• What you need to do
Copy out exactly the lines from the first line of the material below through the line containing "0.7)), 0.85, 0.1)", and nothing beyond them.

• Recorded data
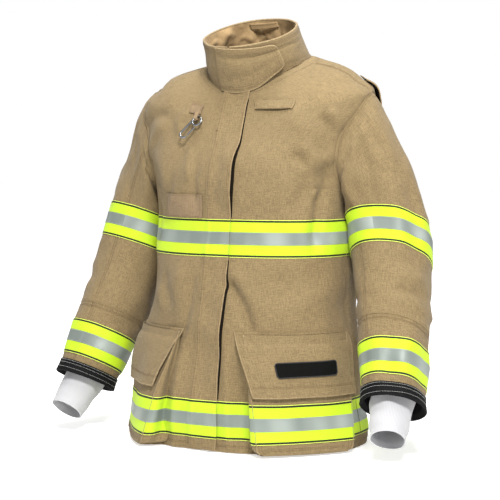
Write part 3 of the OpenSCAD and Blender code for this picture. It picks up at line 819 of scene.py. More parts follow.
def knit(name, color):
    """Ribbed knit of the wristlets."""
    n = Nodes(name)
    x, y = n.cloth_axes()
    rib = n.waves(x, 0.0032)
    loop = n.waves(y, 0.0022)
    fuzz = n.noise(x, y, 900, 900)
    base = srgb(*color)
    # The valleys between the ribs are painted darker: painted shade in the knit's recesses.
    color_out = n.mix(rib, shaded(base, 0.86), base)
    n.bump(n.plus(n.plus(rib, n.times(loop, 0.4)), fuzz), 0.35, 0.0006)
    n.finish(color_out, 0.9, 0.15)


def metal(name, color, rough):
    """Bare or plated metal with fine scratches; it works on pieces without cloth lengths as well."""
    n = Nodes(name)
    wear = n.noise_in_space(60.0, 4.0)
    base = srgb(*color)
    n.bump(n.noise_in_space(1400.0, 2.0), 0.08, 0.0002)
    n.finish(n.mix(n.times(wear, 0.5), base, shaded(base, 0.6)), n.scaled(wear, 0.3, rough - 0.15),
             metallic=1.0, specular=0.5)


def plain_cloth(name, color, scale=900.0):
    """Cloth or thread for pieces without cloth lengths."""
    n = Nodes(name)
    fuzz = n.noise_in_space(scale, 3.0)
    base = srgb(*color)
    n.bump(fuzz, 0.3, 0.0004)
    n.finish(n.mix(n.times(fuzz, 0.6), base, shaded(base, 0.7)), 0.85, 0.1)


woven("shell", (110, 94, 66), squares=0.0066)
woven("shell_patch", (115, 97, 73), pitch=0.0009, slub=0.3)
# The edge tubes' paler tan is a painted highlight along the rolled edges of the storm flap, throat tab,
# collar, pockets, their flaps and the back pleats.
woven("shell_edge", (122, 105, 77), pitch=0.0008)
woven("collar_lining", (146, 122, 87), slub=0.2, rough=0.8)
woven("liner", (176, 150, 108), pitch=0.0008, slub=0.10)
# Dark olive for the back pleats' underside: painted shade inside the open fold.
woven("liner_dark", (74, 66, 50), pitch=0.0010)
woven("membrane", (206, 200, 184), pitch=0.0007, slub=0.05, rough=0.6)
woven("black_cloth", (15, 15, 16), pitch=0.0012, slub=0.25, rough=0.8, sheen=0.0, shine=0.08)
# The near-black facing cloth is painted shade: it stands for the shadowed gap under the storm flap's free
# edge.
woven("facing", (22, 18, 12), pitch=0.0010, slub=0.2, sheen=0.0, shine=0.05)
woven("label_cloth", (11, 12, 11), pitch=0.0007, slub=0.2, rough=0.8, sheen=0.0, shine=0.05)
trim_fabric("lime", (157, 186, 20), 0.11)
trim_fabric("lime_edge", (196, 214, 84), 0.05)
# Near-black band along each edge of the tape: the dark stitching line, with painted shade of the sunken seam
# it lies in.
trim_fabric("stitch_line", (22, 28, 14), 0.0)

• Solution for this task
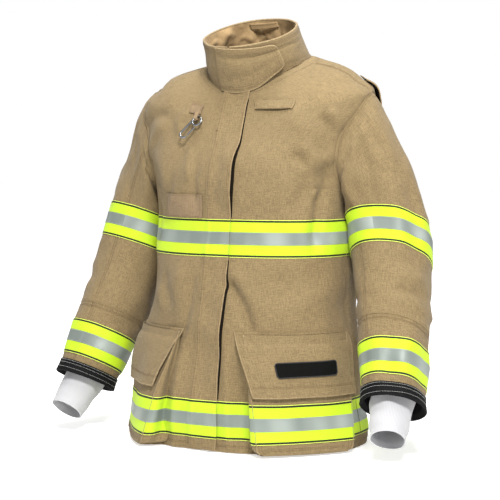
Write part 3 of the OpenSCAD and Blender code for this picture. It picks up at line 819 of scene.py. More parts follow.
def knit(name, color):
    """Ribbed knit of the wristlets."""
    n = Nodes(name)
    x, y = n.cloth_axes()
    rib = n.waves(x, 0.0032)
    loop = n.waves(y, 0.0022)
    fuzz = n.noise(x, y, 900, 900)
    base = srgb(*color)
    # The valleys between the ribs are painted darker: painted shade in the knit's recesses.
    color_out = n.mix(rib, shaded(base, 0.86), base)
    n.bump(n.plus(n.plus(rib, n.times(loop, 0.4)), fuzz), 0.35, 0.0006)
    n.finish(color_out, 0.9, 0.15)


def metal(name, color, rough):
    """Bare or plated metal with fine scratches; it works on pieces without cloth lengths as well."""
    n = Nodes(name)
    wear = n.noise_in_space(60.0, 4.0)
    base = srgb(*color)
    n.bump(n.noise_in_space(1400.0, 2.0), 0.08, 0.0002)
    n.finish(n.mix(n.times(wear, 0.5), base, shaded(base, 0.6)), n.scaled(wear, 0.3, rough - 0.15),
             metallic=1.0, specular=0.5)


def plain_cloth(name, color, scale=900.0):
    """Cloth or thread for pieces without cloth lengths."""
    n = Nodes(name)
    fuzz = n.noise_in_space(scale, 3.0)
    base = srgb(*color)
    n.bump(fuzz, 0.3, 0.0004)
    n.finish(n.mix(n.times(fuzz, 0.6), base, shaded(base, 0.7)), 0.85, 0.1)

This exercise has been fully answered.